Etablissement concret de la filiation. – La consécration de la filiation dans le cadre de la PMA s’effectue de plusieurs manières :
- couples hétérosexuels (mariage, Pacs, concubinage) : la filiation est établie conformément à la situation parentale. Ainsi, si le couple est marié, la présomption de paternité déjà évoquée est effective, le cas de la mère étant réglé par une filiation consacrée par la désignation de celle-ci dans l’acte de naissance de l’enfant ; si le couple est pacsé ou composé de concubins, le partenaire ou le compagnon devra effectuer une reconnaissance de paternité ; si ce dernier n’y procède pas, sa paternité peut être judiciairement déclarée, sans pouvoir s’opposer puisqu’il est engagé par son consentement au don ;
- couples de même sexe (mariage, Pacs, concubinage) : les deux femmes doivent effectuer une reconnaissance conjointe anticipée devant notaire, nouveau mode d’établissement de la filiation, précisément au moment même de l’expression de leur consentement au don.
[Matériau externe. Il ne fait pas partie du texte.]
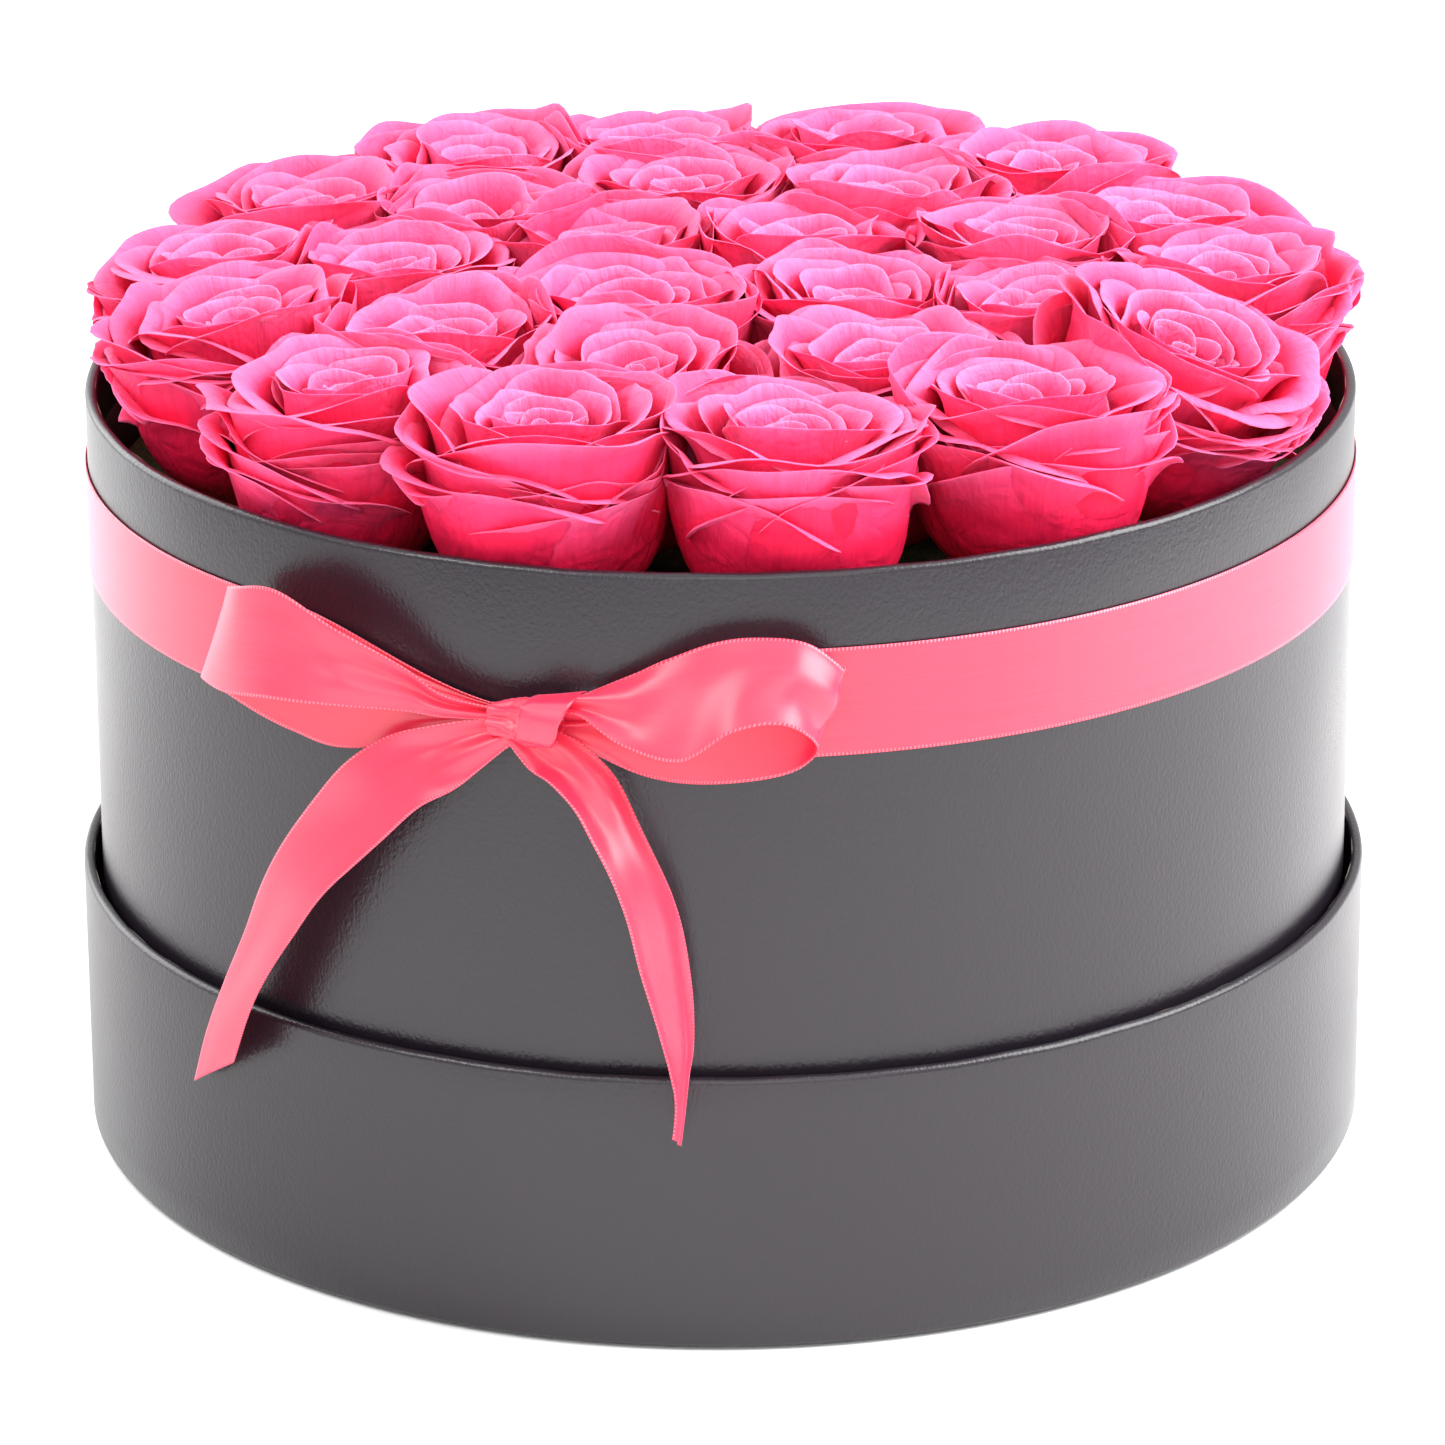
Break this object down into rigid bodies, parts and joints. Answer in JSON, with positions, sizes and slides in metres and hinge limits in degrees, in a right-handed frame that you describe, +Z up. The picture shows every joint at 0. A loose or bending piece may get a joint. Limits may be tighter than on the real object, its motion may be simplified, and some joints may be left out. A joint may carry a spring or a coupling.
{
  "type": "flower box",
  "caption": "Round black paper hat box standing in its upturned lid, filled with preserved roses on foam and tied round with a satin ribbon and bow.",
  "frame": {"origin": "centre of the underside of the upturned lid, on the surface that the part stands on", "axes": "+Z up through the middle of the box; -Y towards the bow, which is the front; +X to the right of someone who faces the bow"},
  "size_m": [0.309, 0.3317, 0.2091],
  "materials": {
    "embossed_paper": "satin",
    "lining_paper": "matte",
    "grey_board": "matte",
    "corrugated_board": "matte",
    "dry_foam": "matte",
    "satin_ribbon": "satin",
    "rose_petals": "satin"
  },
  "bodies": {
    "lid": {"lid_wall": "grey_board", "lid_panel": "grey_board", "lid_wrap": "embossed_paper", "lid_panel_paper": "embossed_paper", "lid_lining": "lining_paper"},
    "box": {"box_wall": "grey_board", "box_floor": "grey_board", "box_wrap": "embossed_paper", "box_floor_paper": "embossed_paper", "box_lining": "lining_paper", "ribbon_band": "satin_ribbon", "bow_knot": "satin_ribbon", "bow_loop_left": "satin_ribbon", "bow_loop_right": "satin_ribbon", "bow_tail_left": "satin_ribbon", "bow_tail_right": "satin_ribbon"},
    "insert": {"riser_collar": "corrugated_board", "riser_deck": "corrugated_board", "foam_block": "dry_foam", "rose_01": "rose_petals", "rose_02": "rose_petals", "rose_03": "rose_petals", "rose_04": "rose_petals", "rose_05": "rose_petals", "rose_06": "rose_petals", "rose_07": "rose_petals", "rose_08": "rose_petals", "rose_09": "rose_petals", "rose_10": "rose_petals", "rose_11": "rose_petals", "rose_12": "rose_petals", "rose_13": "rose_petals", "rose_14": "rose_petals", "rose_15": "rose_petals", "rose_16": "rose_petals", "rose_17": "rose_petals", "rose_18": "rose_petals", "rose_19": "rose_petals", "rose_20": "rose_petals", "rose_21": "rose_petals", "rose_22": "rose_petals", "rose_23": "rose_petals", "rose_24": "rose_petals", "rose_25": "rose_petals", "rose_26": "rose_petals", "rose_27": "rose_petals"}
  },
  "joints": [
    {"name": "box_lift", "type": "slide", "parent": "lid", "child": "box", "axis": [0, 0, 1], "range_m": [0, 0.09]},
    {"name": "insert_lift", "type": "slide", "parent": "box", "child": "insert", "axis": [0, 0, 1], "range_m": [0, 0.19]}
  ]
}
À la naissance, la reconnaissance conjointe faite devant notaire est remise par l’une des deux femmes à l’officier de l’état civil, qui l’indique dans l’acte de naissance ;
- femme non mariée : le lien de filiation est classiquement consacré par la désignation de celui-ci dans l’acte de naissance de l’enfant.
À noter. La loi civile interdit formellement qu’un lien de filiation puisse être établi entre l’auteur du don et l’enfant issu de la procréation.
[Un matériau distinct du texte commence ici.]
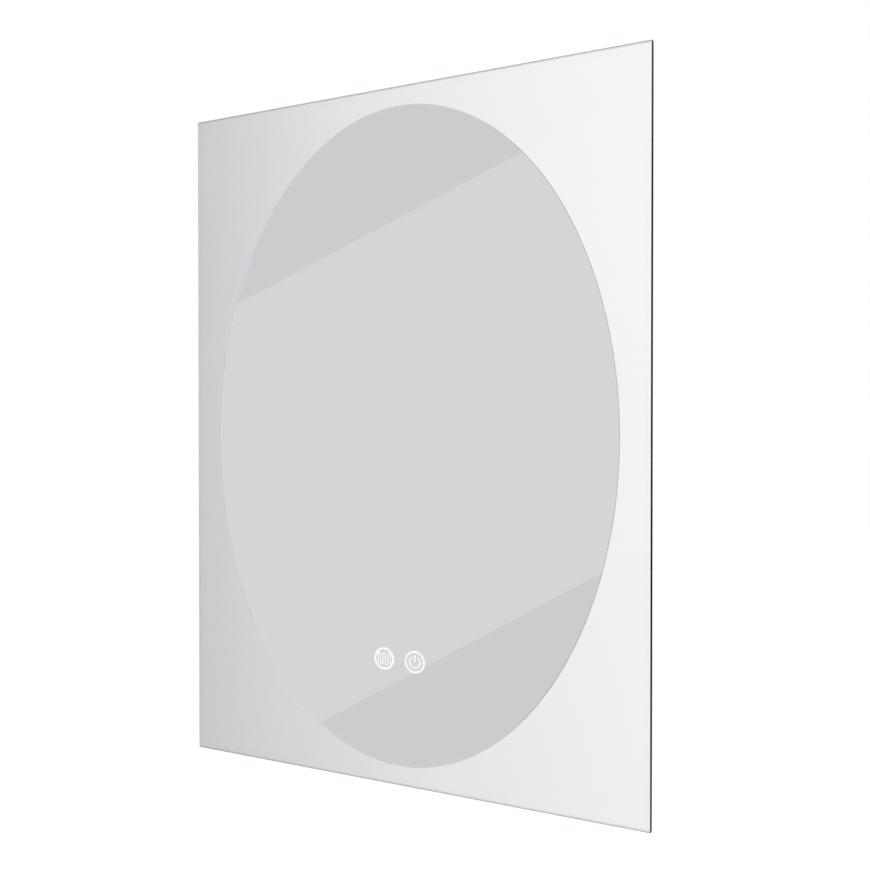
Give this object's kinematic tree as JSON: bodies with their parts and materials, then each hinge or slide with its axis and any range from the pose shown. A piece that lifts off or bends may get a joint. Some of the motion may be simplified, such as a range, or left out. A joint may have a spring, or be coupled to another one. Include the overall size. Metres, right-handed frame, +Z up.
{
  "type": "lighted bathroom mirror",
  "caption": "Rectangular wall mirror with an upright oval silvered field in a frosted, backlit border, a demister pad and touch controls, on a slim chassis that hangs on a wall rail.",
  "frame": {"origin": "midway between the two screw slots of the wall rail, on the wall plane", "axes": "+X to the right seen from the front, +Y into the wall, +Z up; the mirror faces -Y"},
  "size_m": [0.5, 0.035, 0.7],
  "materials": {
    "glass": "clear float glass with arrised edges, slightly green",
    "silver": "silvered, with grey backing paint behind",
    "frosted": "frosted white",
    "icon_white": "translucent white print",
    "foam": "white foam tape",
    "aluminium": "satin anodised extrusion",
    "sheet_steel": "galvanised sheet",
    "zinc": "zinc plated",
    "strip_white": "white solder mask",
    "chip": "phosphor under clear resin, unlit",
    "wire_white": "white insulation",
    "wire_black": "black insulation",
    "wire_brown": "brown insulation",
    "wire_green": "green and yellow insulation",
    "pad_film": "translucent amber film",
    "track": "printed track",
    "circuit_board": "green solder mask",
    "white_plastic": "moulded white",
    "grey_plastic": "moulded grey",
    "black_plastic": "moulded black",
    "brass": "machined",
    "rubber": "soft black rubber"
  },
  "bodies": {
    "wall_rail": {"wall_rail": "sheet_steel"},
    "mirror": {"mirror_glass": "glass", "mirror_silvering": "silver", "frosted_border": "frosted", "power_icon": "icon_white", "demister_icon": "icon_white", "bond_tape": "foam", "frame_top": "aluminium", "frame_bottom": "aluminium", "frame_left": "aluminium", "frame_right": "aluminium", "corner_brackets": "zinc", "corner_screws": "zinc", "back_panel": "sheet_steel", "panel_screws": "zinc", "led_strip_top": "strip_white", "led_strip_bottom": "strip_white", "led_strip_left": "strip_white", "led_strip_right": "strip_white", "led_chips": "chip", "strip_links": "wire_white", "demister_pad": "pad_film", "demister_element": "track", "demister_leads": "wire_black", "touch_board_power": "circuit_board", "touch_board_demister": "circuit_board", "touch_tapes": "foam", "icon_lamps": "chip", "touch_leads": "wire_white", "driver_case": "white_plastic", "driver_lid": "white_plastic", "driver_screws": "zinc", "driver_board": "circuit_board", "driver_connectors": "grey_plastic", "driver_transformer": "black_plastic", "driver_capacitors": "black_plastic", "feed_leads": "wire_white", "wire_clips": "white_plastic", "terminal_box": "grey_plastic", "terminal_cover": "grey_plastic", "terminal_cover_screws": "zinc", "terminal_block": "white_plastic", "terminal_inserts": "brass", "terminal_screws": "zinc", "cord_clamp": "grey_plastic", "cord_clamp_screws": "zinc", "cable_grommet": "rubber", "mains_leads": "wire_brown", "earth_screw": "zinc", "earth_nut": "zinc", "earth_lug": "zinc", "earth_lead": "wire_green", "hanger_rail": "sheet_steel", "hanger_bar": "sheet_steel", "hanger_screws": "zinc", "wall_bumpers": "rubber"}
  },
  "joints": [
    {"name": "lift_off", "type": "slide", "parent": "wall_rail", "child": "mirror", "axis": [0, 0, 1], "range_m": [0, 0.02]}
  ]
}
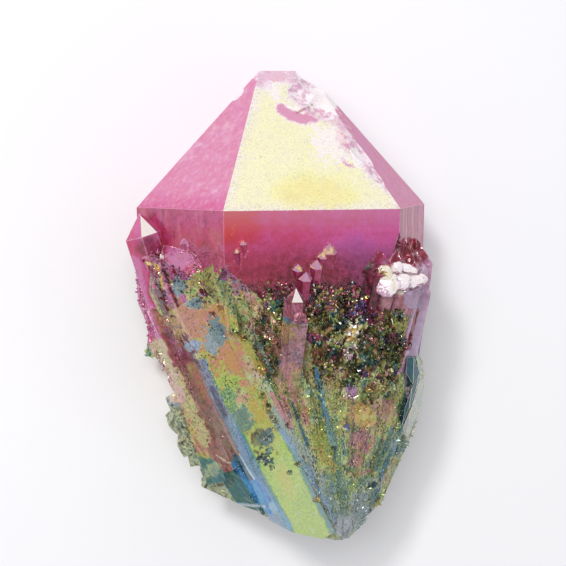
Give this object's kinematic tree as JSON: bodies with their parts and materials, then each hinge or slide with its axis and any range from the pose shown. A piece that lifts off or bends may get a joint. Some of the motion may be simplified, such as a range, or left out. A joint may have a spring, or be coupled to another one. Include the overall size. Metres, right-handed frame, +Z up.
{
  "type": "lemurian quartz crystal",
  "caption": "Iridescent pink and gold coated quartz: a big hexagonal pointed crystal with a fan of small crystals over its lower half, lying on one side face.",
  "frame": {"origin": "middle of the outline in X and Y, on the flat side face that the big crystal lies on", "axes": "+Y along the big crystal from the broken root to its tip, +Z up out of the face it lies on, +X to the right when the tip points away"},
  "size_m": [0.036, 0.0536, 0.0267],
  "materials": {
    "aura_quartz": "quartz with a thin shiny metal film that shifts from pink through gold and green to blue"
  },
  "bodies": {
    "root": {"quartz_cluster": "aura_quartz"}
  },
  "joints": []
}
La filiation ainsi établie aura la même portée et les mêmes effets que la filiation classique par le sang ou la filiation adoptive (ex. : autorité parentale, obligation alimentaire, création de droits d’héritier...).
UN INTERDIT PÉRENNE : LA GESTATION POUR AUTRUI (GPA)
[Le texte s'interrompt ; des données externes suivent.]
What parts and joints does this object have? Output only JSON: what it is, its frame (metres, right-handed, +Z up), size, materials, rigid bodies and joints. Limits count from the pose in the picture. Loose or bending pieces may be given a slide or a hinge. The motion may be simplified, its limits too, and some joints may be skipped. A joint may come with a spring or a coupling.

La gestation pour autrui (GPA), ou « maternité de substitution », est le fait pour une femme, nommée « mère porteuse » ou « gestatrice », de porter un enfant pour le compte d’un « couple de parents d’intention » à qui il sera remis après sa naissance. Selon la situation, l’embryon porté par la mère porteuse peut être issu de différentes techniques : insémination artificielle ou fécondation in vitro (FIV). Portant sur des enjeux tant éthiques – transgression du multiséculaire « mater semper certa est » : « La mère est celle qui accouche » – que juridiques, la dernière loi bioéthique de 2021 a pérennisé sa prohibition et réitère les principes de l’indisponibilité du corps – interdiction de louer ou de vendre son corps – et de l’indisponibilité de l’état des personnes – un enfant ne peut être l’objet d’une cession par contrat.